High-dimensional CLT: Improvements, non-uniform extensions and large deviations

Abstract

Central limit theorems (CLTs) for high-dimensional random vectors with dimension possibly growing with the sample size have received a lot of attention in the recent times. Chernozhukov et al. (Ann. Probab. 45 (2017) 2309–2352) proved a Berry–Esseen type result for high-dimensional averages for the class of sparsely convex sets including hyperrectangles as a special case and they proved that the rate of convergence can be upper bounded by $n^{-1/6}$ up to a polynomial factor of $\log p$ (where $n$ represents the sample size and $p$ denotes the dimension).

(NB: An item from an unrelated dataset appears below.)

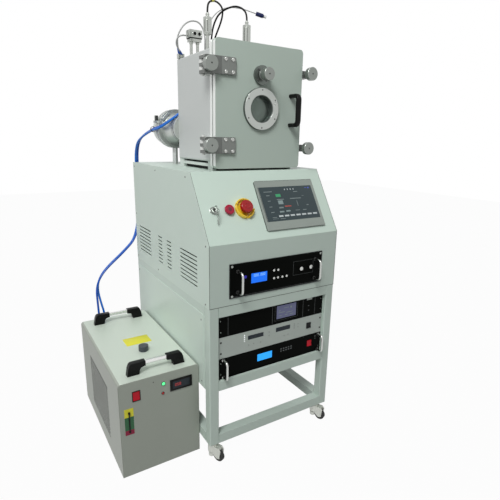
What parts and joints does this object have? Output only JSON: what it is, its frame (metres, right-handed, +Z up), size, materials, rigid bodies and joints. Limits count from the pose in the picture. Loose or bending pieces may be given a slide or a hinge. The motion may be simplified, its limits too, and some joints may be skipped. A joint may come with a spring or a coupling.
{
  "type": "plasma cleaner",
  "caption": "Vacuum plasma cleaner: hinged chamber with viewport on a sloped console and wheeled rack frame, with a separate water chiller on hoses.",
  "frame": {"origin": "middle of the footprint of cabinet and chiller, on the floor", "axes": "+Z up, +Y from the front to the back, +X to the right seen from the front"},
  "size_m": [0.9236, 0.9186, 1.7744],
  "materials": {
    "cabinet_paint": "satin powder coat",
    "chamber_paint": "satin powder coat",
    "black_panel": "satin black",
    "grey_panel": "brushed",
    "steel": "machined",
    "dark_steel": "dark oxide",
    "chrome": "polished",
    "black_plastic": "moulded",
    "grey_plastic": "moulded",
    "silver_bezel": "brushed",
    "yellow_plastic": "moulded",
    "red_plastic": "moulded",
    "display": "lit display",
    "window_glass": "clear",
    "seal_rubber": "matte",
    "caster_grey": "die cast",
    "tyre": "matte",
    "hose_blue": "soft tube",
    "cable_black": "cable jacket",
    "cable_grey": "cable jacket",
    "plug_blue": "moulded",
    "air_tube": "translucent tube"
  },
  "bodies": {
    "cabinet": {"frame": "cabinet_paint", "console_shell": "cabinet_paint", "cabinet_panels": "cabinet_paint", "rf_generator": "black_panel", "flow_controller": "black_panel", "match_controller": "grey_panel", "power_meter": "black_panel", "panel_handles": "chrome", "touch_panel": "silver_bezel", "switch_bezels": "yellow_plastic", "chamber_body": "chamber_paint", "door_seal": "seal_rubber", "chamber_brackets": "chamber_paint", "shelf_rack": "steel", "vacuum_pump": "steel", "top_fittings": "steel", "chiller_case": "cabinet_paint", "chiller_handles": "black_plastic", "display_windows": "display", "cooling_hose_supply": "hose_blue", "cooling_hose_return": "hose_blue", "gauge_cable_left": "cable_black", "gauge_cable_right": "cable_black", "sensor_cable": "cable_grey", "sensor_plug": "plug_blue", "air_tube_front": "air_tube", "air_tube_rear": "air_tube"},
    "door": {"chamber_door": "chamber_paint", "viewport_ring": "steel", "viewport_glass": "window_glass", "door_handle": "black_plastic", "door_brackets": "dark_steel"},
    "hinge_knob_lower": {"hinge_knob_lower": "steel"},
    "hinge_knob_upper": {"hinge_knob_upper": "steel"},
    "clamp_knob_lower": {"clamp_knob_lower": "steel"},
    "clamp_knob_upper": {"clamp_knob_upper": "steel"},
    "shutter": {"shutter": "steel"},
    "key": {"key": "chrome"},
    "push_button": {"push_button": "red_plastic"},
    "estop_button": {"estop_button": "red_plastic"},
    "flow_rocker": {"flow_rocker": "red_plastic"},
    "match_rocker": {"match_rocker": "black_plastic"},
    "chiller_rocker": {"chiller_rocker": "red_plastic"},
    "filler_cap": {"filler_cap": "grey_plastic"},
    "generator_button_1": {"generator_button_1": "chrome"},
    "generator_button_2": {"generator_button_2": "chrome"},
    "generator_button_3": {"generator_button_3": "chrome"},
    "generator_button_4": {"generator_button_4": "chrome"},
    "generator_button_5": {"generator_button_5": "chrome"},
    "generator_button_6": {"generator_button_6": "chrome"},
    "generator_knob_1": {"generator_knob_1": "chrome"},
    "generator_knob_2": {"generator_knob_2": "chrome"},
    "caster_front_left": {"caster_front_left": "caster_grey"},
    "wheel_front_left": {"wheel_front_left": "tyre"},
    "caster_front_right": {"caster_front_right": "caster_grey"},
    "wheel_front_right": {"wheel_front_right": "tyre"},
    "caster_rear_left": {"caster_rear_left": "caster_grey"},
    "wheel_rear_left": {"wheel_rear_left": "tyre"},
    "caster_rear_right": {"caster_rear_right": "caster_grey"},
    "wheel_rear_right": {"wheel_rear_right": "tyre"}
  },
  "joints": [
    {"name": "door_swing", "type": "hinge", "parent": "cabinet", "child": "door", "pos_m": [-0.05975, -0.193, 1.371], "axis": [0, 0, -1], "range_deg": [0, 110]},
    {"name": "hinge_knob_lower_turn", "type": "hinge", "parent": "door", "child": "hinge_knob_lower", "pos_m": [-0.05975, -0.28, 1.232], "axis": [0, 1, 0], "continuous": true},
    {"name": "hinge_knob_upper_turn", "type": "hinge", "parent": "door", "child": "hinge_knob_upper", "pos_m": [-0.05975, -0.28, 1.51], "axis": [0, 1, 0], "continuous": true},
    {"name": "clamp_knob_lower_turn", "type": "hinge", "parent": "door", "child": "clamp_knob_lower", "pos_m": [0.37925, -0.28, 1.224], "axis": [0, 1, 0], "continuous": true},
    {"name": "clamp_knob_upper_turn", "type": "hinge", "parent": "door", "child": "clamp_knob_upper", "pos_m": [0.37925, -0.28, 1.511], "axis": [0, 1, 0], "continuous": true},
    {"name": "shutter_turn", "type": "hinge", "parent": "door", "child": "shutter", "pos_m": [0.16425, -0.294, 1.491], "axis": [0, 1, 0], "range_deg": [0, 60]},
    {"name": "key_turn", "type": "hinge", "parent": "cabinet", "child": "key", "pos_m": [-0.08475, -0.33128, 1.00872], "axis": [0, 0.8476, -0.5306], "range_deg": [0, 90]},
    {"name": "push_button_press", "type": "slide", "parent": "cabinet", "child": "push_button", "axis": [0, 0.8476, -0.5306], "range_m": [0, 0.004], "stiffness_N_per_m": 400, "springref_m": -0.002},
    {"name": "estop_press", "type": "slide", "parent": "cabinet", "child": "estop_button", "axis": [0, 0.8476, -0.5306], "range_m": [0, 0.005]},
    {"name": "generator_button_1_press", "type": "slide", "parent": "cabinet", "child": "generator_button_1", "axis": [0, 1, 0], "range_m": [0, 0.0015], "stiffness_N_per_m": 400, "springref_m": -0.001},
    {"name": "generator_button_2_press", "type": "slide", "parent": "cabinet", "child": "generator_button_2", "axis": [0, 1, 0], "range_m": [0, 0.0015], "stiffness_N_per_m": 400, "springref_m": -0.001},
    {"name": "generator_button_3_press", "type": "slide", "parent": "cabinet", "child": "generator_button_3", "axis": [0, 1, 0], "range_m": [0, 0.0015], "stiffness_N_per_m": 400, "springref_m": -0.001},
    {"name": "generator_button_4_press", "type": "slide", "parent": "cabinet", "child": "generator_button_4", "axis": [0, 1, 0], "range_m": [0, 0.0015], "stiffness_N_per_m": 400, "springref_m": -0.001},
    {"name": "generator_button_5_press", "type": "slide", "parent": "cabinet", "child": "generator_button_5", "axis": [0, 1, 0], "range_m": [0, 0.0015], "stiffness_N_per_m": 400, "springref_m": -0.001},
    {"name": "generator_button_6_press", "type": "slide", "parent": "cabinet", "child": "generator_button_6", "axis": [0, 1, 0], "range_m": [0, 0.0015], "stiffness_N_per_m": 400, "springref_m": -0.001},
    {"name": "generator_knob_1_turn", "type": "hinge", "parent": "cabinet", "child": "generator_knob_1", "pos_m": [0.26525, -0.395, 0.757], "axis": [0, 1, 0], "range_deg": [-150, 150]},
    {"name": "generator_knob_2_turn", "type": "hinge", "parent": "cabinet", "child": "generator_knob_2", "pos_m": [0.31425, -0.395, 0.758], "axis": [0, 1, 0], "range_deg": [-150, 150]},
    {"name": "flow_rocker_tilt", "type": "hinge", "parent": "cabinet", "child": "flow_rocker", "pos_m": [0.35175, -0.377, 0.3955], "axis": [1, 0, 0], "range_deg": [0, 10]},
    {"name": "match_rocker_tilt", "type": "hinge", "parent": "cabinet", "child": "match_rocker", "pos_m": [0.34325, -0.377, 0.4815], "axis": [1, 0, 0], "range_deg": [0, 10]},
    {"name": "chiller_rocker_tilt", "type": "hinge", "parent": "cabinet", "child": "chiller_rocker", "pos_m": [-0.39625, -0.2984, 0.334], "axis": [1, 0, 0], "range_deg": [0, 10]},
    {"name": "filler_cap_turn", "type": "hinge", "parent": "cabinet", "child": "filler_cap", "pos_m": [-0.29475, -0.087, 0.396], "axis": [0, 0, 1], "continuous": true},
    {"name": "caster_front_left_swivel", "type": "hinge", "parent": "cabinet", "child": "caster_front_left", "pos_m": [-0.11775, -0.37, 0.072], "axis": [0, 0, 1], "continuous": true},
    {"name": "wheel_front_left_roll", "type": "hinge", "parent": "caster_front_left", "child": "wheel_front_left", "pos_m": [-0.10476, -0.40001, 0.023], "axis": [0.9178, 0.3971, 0], "continuous": true},
    {"name": "caster_front_right_swivel", "type": "hinge", "parent": "cabinet", "child": "caster_front_right", "pos_m": [0.41225, -0.37, 0.072], "axis": [0, 0, 1], "continuous": true},
    {"name": "wheel_front_right_roll", "type": "hinge", "parent": "caster_front_right", "child": "wheel_front_right", "pos_m": [0.42524, -0.40001, 0.023], "axis": [0.9178, 0.3971, 0], "continuous": true},
    {"name": "caster_rear_left_swivel", "type": "hinge", "parent": "cabinet", "child": "caster_rear_left", "pos_m": [-0.11775, 0.416, 0.072], "axis": [0, 0, 1], "continuous": true},
    {"name": "wheel_rear_left_roll", "type": "hinge", "parent": "caster_rear_left", "child": "wheel_rear_left", "pos_m": [-0.10476, 0.38599, 0.023], "axis": [0.9178, 0.3971, 0], "continuous": true},
    {"name": "caster_rear_right_swivel", "type": "hinge", "parent": "cabinet", "child": "caster_rear_right", "pos_m": [0.41225, 0.416, 0.072], "axis": [0, 0, 1], "continuous": true},
    {"name": "wheel_rear_right_roll", "type": "hinge", "parent": "caster_rear_right", "child": "wheel_rear_right", "pos_m": [0.42524, 0.38599, 0.023], "axis": [0.9178, 0.3971, 0], "continuous": true}
  ]
}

Convergence to zero of the bound requires $\log^{7}p=o(n)$. We improve upon their result, for hyperrectangles, which only requires $\log^{4}p=o(n)$ (in the best case). This improvement is made possible by a sharper dimension-free anti-concentration inequality for Gaussian process on a compact metric space. In addition, we prove two non-uniform variants of the high-dimensional CLT based on the large deviation and non-uniform CLT results for random variables in a Banach space by Bentkus, Rackauskas, and Paulauskas. We apply our results in the context of post-selection inference in linear regression and of empirical processes.